Long before the town existed, a spring flowed from a large bluff in the middle of the Ozark wilderness, visited by Native Americans who called it 'Neosho', a word meaning clear, abundant water.

Local artist Doug Hall has recreated that scene from the past in a commissioned painting for local resident, Judy Haas Smith.

And Smith decided to donate a copy of the original painting as a tiled mural to hang in the Neosho-Newton County Library.

Hall's work was unveiled in a ceremony held Thursday evening at the library. A more than capacity crowd filled the community room for the event.

Library Board of Trustees President Beth Styron welcomed them.

"We're overwhelmed with the turnout," she said. "We're delighted. This is a culmination of a lot of planning and excitement on behalf of the board and staff of the library."

She introduced Smith as a "lady who most of you probably know who is responsible for the painting and the tiled mural."
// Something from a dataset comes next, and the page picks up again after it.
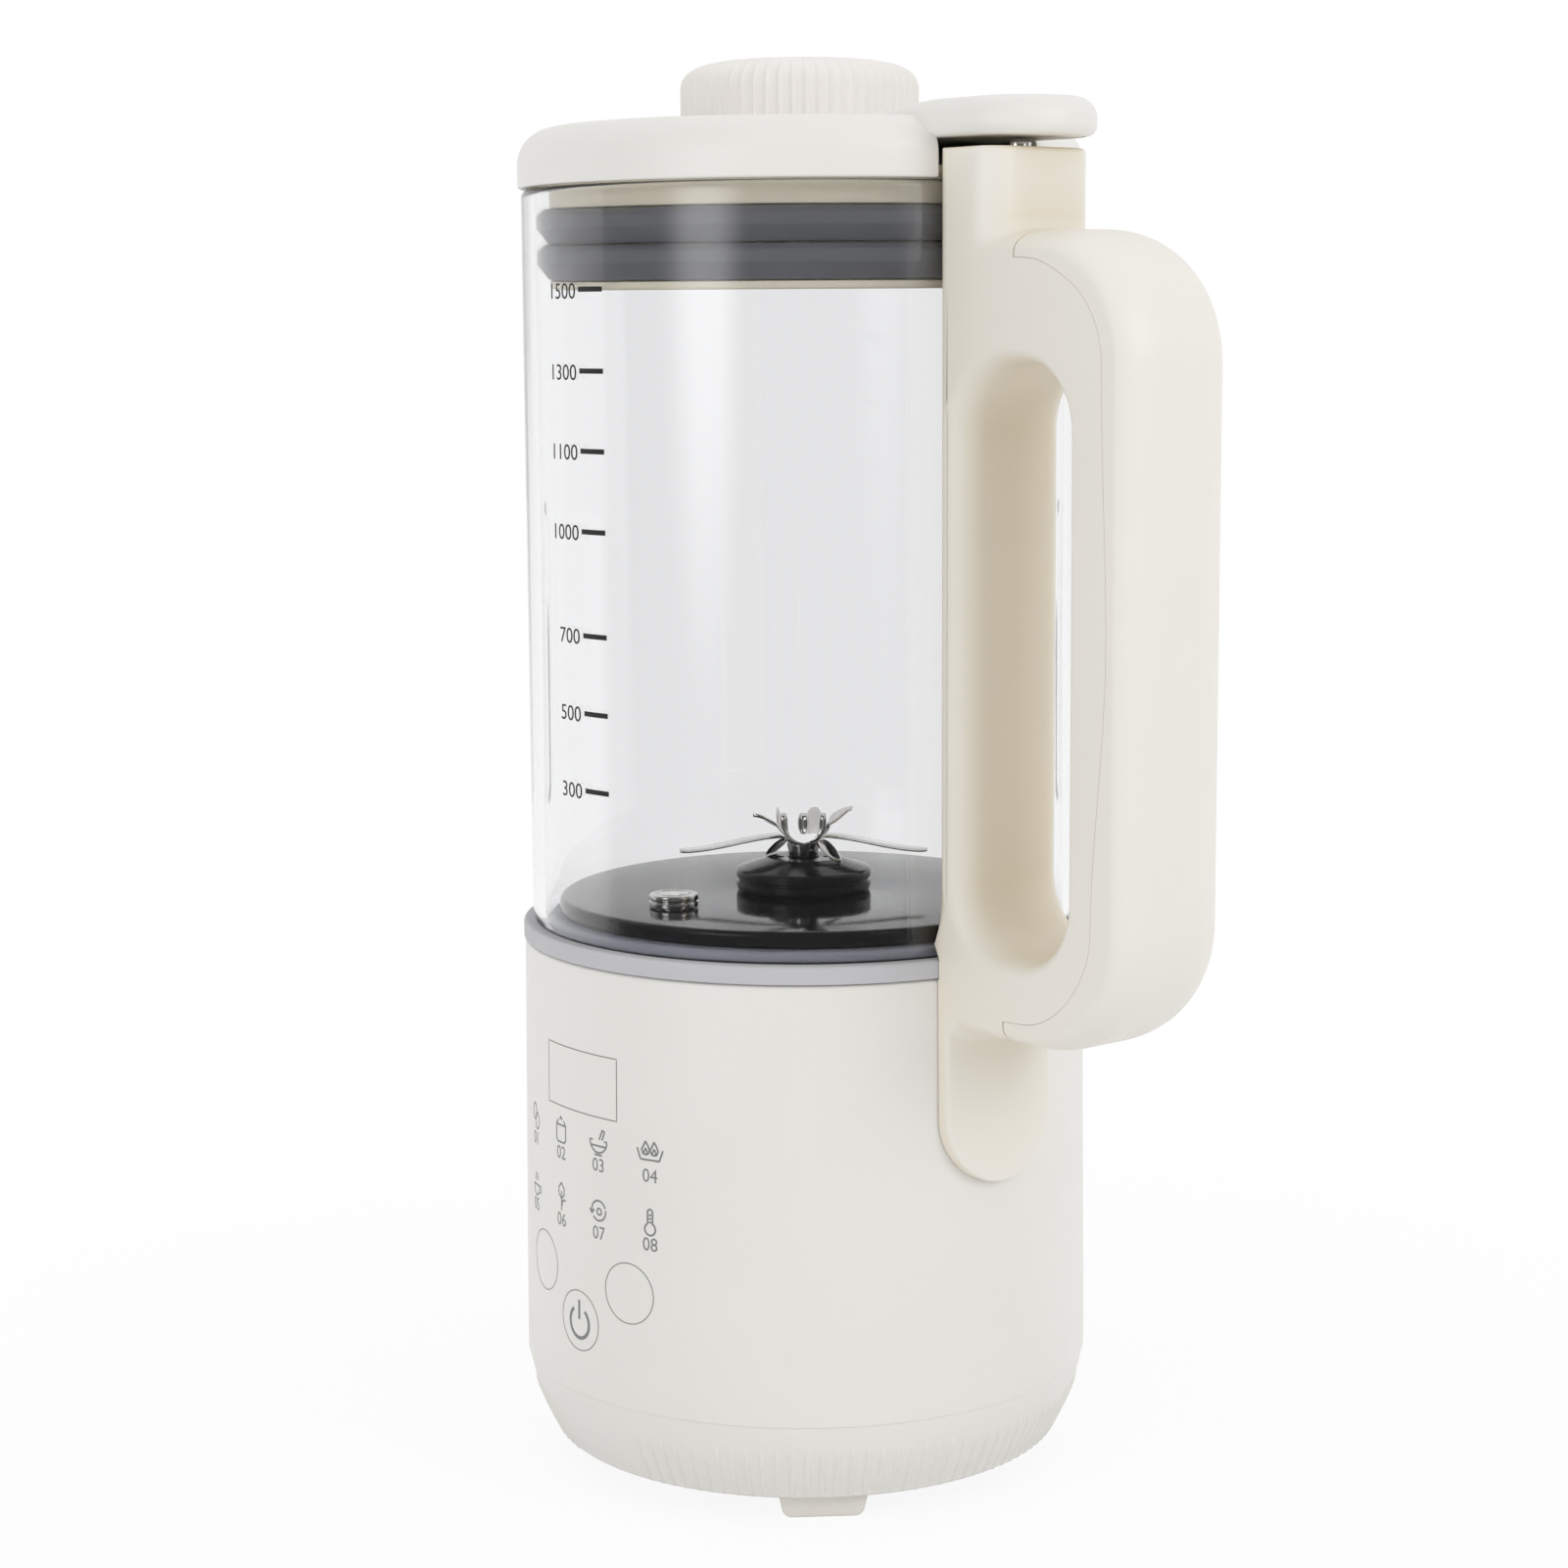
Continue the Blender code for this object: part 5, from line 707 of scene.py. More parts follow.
def inlet_outline(margin):
    """The inlet's outline from behind: a rectangle without its two lower corners, grown by a margin."""
    low, high = limits("mains_inlet")
    half = high[0] + margin
    bottom = low[2] - margin
    top = high[2] + margin
    corner = 0.004
    return np.array([(-half, bottom + corner), (-half + corner, bottom), (half - corner, bottom),
                     (half, bottom + corner), (half, top), (-half, top)])


def build_shell():
    """The base's barrel: a wall that leans in by under a millimetre to its shelf, and the inlet's mouth."""
    plastic = finish_for("satin shell plastic")
    low = SKIRT_HIGH[2] + SEAM_GAP
    bend = low + SHELL_STRAIGHT
    top = SHELL_HIGH[2]
    radius = SHELL_HIGH[1]
    wall = 0.0024
    shelf = 0.0570
    under = top - 0.0025
    outline = rounded([
        (radius, low, 0.0002), (radius, bend, 0), (SHELL_TOP_RADIUS, top, 0.0009), (shelf, top, 0.0003),
        (shelf, under, 0), (SHELL_TOP_RADIUS - wall, under, 0.001), (radius - wall, bend, 0),
        (radius - wall, low, 0)], 6)
    shell = turned("base_barrel", outline, plastic, 256)
    mouth_start = 0.050
    mouth_end = 0.070
    points = inlet_outline(GAP)
    rows = np.stack([np.stack([points[:, 0], np.full(len(points), back), points[:, 1]], -1)
                     for back in (mouth_start, mouth_end)])
    mouth = surface("mouth", [(rows, False, True)], plastic, capped=True)
    cut(shell, mouth)
    place(shell, "base", "white_shell", "base_shell")


def build_seat():
    """The silicone ring: a flange with a soft outer lip and a hollow that follows the glass's heel."""
    across = GLASS_RADIUS - GLASS_HEEL
    up = GLASS_LOW[2] + GLASS_HEEL
    bottom = SEAT_LOW[2]
    top = SEAT_HIGH[2]
    inner = 0.0573
    lean = np.degrees(np.arccos((inner - across) / (GLASS_HEEL + GAP)))
    reach = np.degrees(np.arcsin((up - top) / (GLASS_HEEL + GAP)))
    hollow = arc(across, up, GLASS_HEEL + GAP, -reach, -lean, 10)
    corners = [(inner, bottom, 0), (SEAT_HIGH[1], bottom, 0.0003), (SEAT_HIGH[1], top, 0.0009),
               (hollow[0, 0], top, 0)]
    outline = np.concatenate([rounded(corners, 6), hollow[1:]])
    ring = turned("silicone_seat", outline, finish_for("seat silicone"), 256)
    place(ring, "base", "pale_silicone", "seat_ring")


# Glass jug and what is printed on it

def from_ribs(angles):
    """How far each angle lies from each of the jug's ribs, within half a turn either way."""
    spots = np.radians(RIB_ANGLES)
    return (angles[:, None] - spots[None, :] + np.pi) % (2 * np.pi) - np.pi


def glass_angles():
    """Angles round the jug, closer together at the four moulded ribs."""
    band = 6.0
    beyond = band + 0.2
    fine = np.concatenate([np.radians(spot) + np.radians(np.linspace(-band, band, 48))
                           for spot in RIB_ANGLES])
    coarse = np.radians(np.arange(0, 360, 1.5))
    away = np.abs(from_ribs(coarse)).min(1)
    return np.unique(np.concatenate([fine, coarse[away > np.radians(beyond)]]))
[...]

"People keep asking me why I am doing this," Smith said. "Part of it has to do with Dan and Mary Longwell, who retired here in 1954. They created LIFE magazine. I almost feel like they're almost channeling me. I think most of this (supporting art) comes from the Longwells.

“At the same time, Doug Hall is an fantastic artist. Neosho never recognized Thomas Hart Benton until Mr. Longwell had him down here and he (Benton) was in his eighties at that point. We don't have anything of Thomas Hart Benton's except for lithographs and so forth. I did not want that to happen with Doug Hall so we have something permanent of Doug Hall's."

Hall took center stage and said, "I think I may know everyone in here. It's like having a room full of friends. Thanks, everybody for coming.

"People ask me all the time how I got started in art,” Hall said before unveiling the painting Smith commissioned. “Well, when I was about 8 or 9, my mom ... enrolled my brother and myself in an art class down here by Morse Park. The first class, they had chocolate donuts. I had never seen or ate a chocolate donut until then. The next Saturday, I couldn't wait for art class."

Hall recounted how artwork he painted in class led to his first sale, at Big Spring Park.

"I set up my 3 or 4 paintings, leaning against a picnic table," Hall said. "A couple wanted to buy one painting and they asked if I would take $2.50 for it. At 8 years old, that seemed like a million dollars. Between the chocolate donuts and the sale of my first piece, there's my inspiration. I was set on my course for what I want to do.

"This is the park and it's of a time period before it's all modern, before Neosho was here, when the Native Americans were here. Judy gave me free rein to paint, rather than telling me what to paint. Having the connection with the park and growing up in Neosho, it was a shoe-in for me. Without further ado, as they say, let's unveil this one and then we'll unveil the tile mural out in the hallway. The title is 'Big Spring Bluff'".

The crowd applauded when Hall revealed the painting Smith commissioned. He then moved into the hallway to unveil the same painting as a tiled mural.

The tile art is 6 by 8 feet, It is - and will be - the only other copy of the original painting. The tile mural was created and installed by Paul Whitehill of Whitehill Enterprises.

Smith donated the funds to the library so that the painting could be reproduced in tile for permanent display.

"I think Doug Hall is an outstanding artist," Smith said. "I wanted something of his, something of Neosho and he's a Neosho boy and that's how it all came about."

Hall's tiled mural of 'Big Spring Bluff' is located in the hallway leading from the main library to the community room.

Hall, who is an award winning artist, is the owner of Doug Hall's Log Cabin Gallery, located at 19314 Missouri 59 south of Neosho.

The spring that gives Big Spring Park its' name is one of the most photographed spots in Neosho and will be remembered now as it was long before the town was founded in Hall's artwork.